GIVEN TASK: Print the listing below exactly.

DATA EXCERPT:
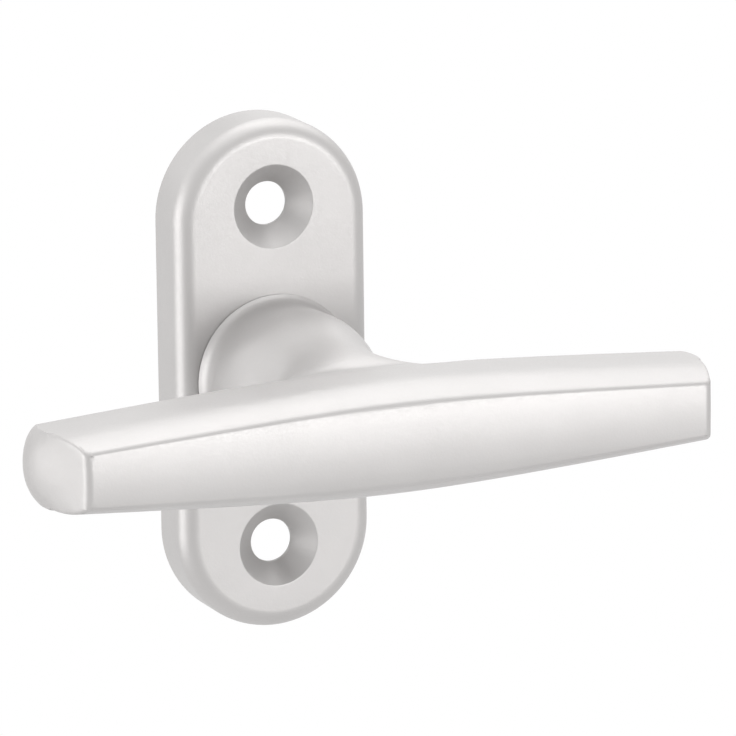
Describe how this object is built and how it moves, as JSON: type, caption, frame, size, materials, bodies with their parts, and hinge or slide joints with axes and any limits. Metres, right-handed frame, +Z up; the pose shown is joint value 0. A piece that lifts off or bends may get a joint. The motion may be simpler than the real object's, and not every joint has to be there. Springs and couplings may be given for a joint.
{
  "type": "window handle",
  "caption": "T-shaped window handle: a tapered grip bar on a round neck turns in an oblong rose with countersunk screw holes and drives a square spindle.",
  "frame": {"origin": "on the spindle's axis in the rose's back plane, half way between the screw holes", "axes": "+Z up along the rose, +X along the grip bar, -Y to the front, +Y into the window"},
  "size_m": [0.0882, 0.0649, 0.0646],
  "materials": {
    "rose_casting": "satin natural anodised, fine matt",
    "grip_casting": "satin natural anodised, fine matt",
    "zinc_steel": "zinc plated, drawn",
    "pressed_steel": "pressed and tumbled",
    "spring_steel": "hardened, oiled",
    "black_steel": "phosphated",
    "nylon": "moulded, natural"
  },
  "bodies": {
    "rose_body": {"rose": "rose_casting", "neck_bush": "nylon", "slide_washer": "spring_steel", "disc_spring": "spring_steel", "detent_spring_left": "spring_steel", "detent_spring_right": "spring_steel", "keeper_plate": "zinc_steel", "keeper_screw_upper": "zinc_steel", "keeper_screw_lower": "zinc_steel"},
    "grip_body": {"t_grip": "grip_casting", "square_spindle": "zinc_steel", "set_screw": "black_steel", "detent_cam": "pressed_steel", "retaining_ring": "black_steel"}
  },
  "joints": [
    {"name": "grip_turn", "type": "hinge", "parent": "rose_body", "child": "grip_body", "pos_m": [0, 0, 0], "axis": [0, 1, 0], "continuous": true, "deforming": ["detent_spring_left", "detent_spring_right"]}
  ]
}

OUTPUT BELOW:
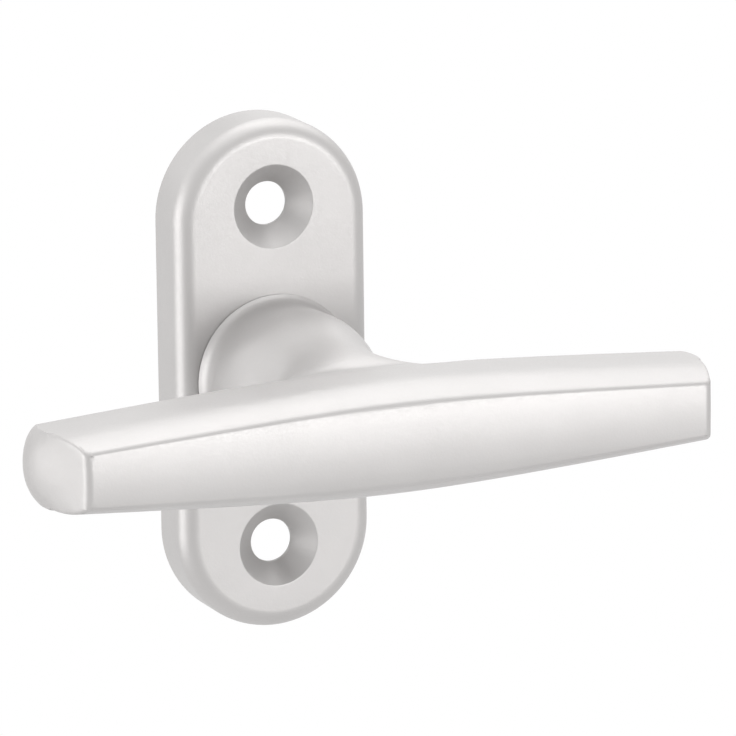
Describe how this object is built and how it moves, as JSON: type, caption, frame, size, materials, bodies with their parts, and hinge or slide joints with axes and any limits. Metres, right-handed frame, +Z up; the pose shown is joint value 0. A piece that lifts off or bends may get a joint. The motion may be simpler than the real object's, and not every joint has to be there. Springs and couplings may be given for a joint.
{
  "type": "window handle",
  "caption": "T-shaped window handle: a tapered grip bar on a round neck turns in an oblong rose with countersunk screw holes and drives a square spindle.",
  "frame": {"origin": "on the spindle's axis in the rose's back plane, half way between the screw holes", "axes": "+Z up along the rose, +X along the grip bar, -Y to the front, +Y into the window"},
  "size_m": [0.0882, 0.0649, 0.0646],
  "materials": {
    "rose_casting": "satin natural anodised, fine matt",
    "grip_casting": "satin natural anodised, fine matt",
    "zinc_steel": "zinc plated, drawn",
    "pressed_steel": "pressed and tumbled",
    "spring_steel": "hardened, oiled",
    "black_steel": "phosphated",
    "nylon": "moulded, natural"
  },
  "bodies": {
    "rose_body": {"rose": "rose_casting", "neck_bush": "nylon", "slide_washer": "spring_steel", "disc_spring": "spring_steel", "detent_spring_left": "spring_steel", "detent_spring_right": "spring_steel", "keeper_plate": "zinc_steel", "keeper_screw_upper": "zinc_steel", "keeper_screw_lower": "zinc_steel"},
    "grip_body": {"t_grip": "grip_casting", "square_spindle": "zinc_steel", "set_screw": "black_steel", "detent_cam": "pressed_steel", "retaining_ring": "black_steel"}
  },
  "joints": [
    {"name": "grip_turn", "type": "hinge", "parent": "rose_body", "child": "grip_body", "pos_m": [0, 0, 0], "axis": [0, 1, 0], "continuous": true, "deforming": ["detent_spring_left", "detent_spring_right"]}
  ]
}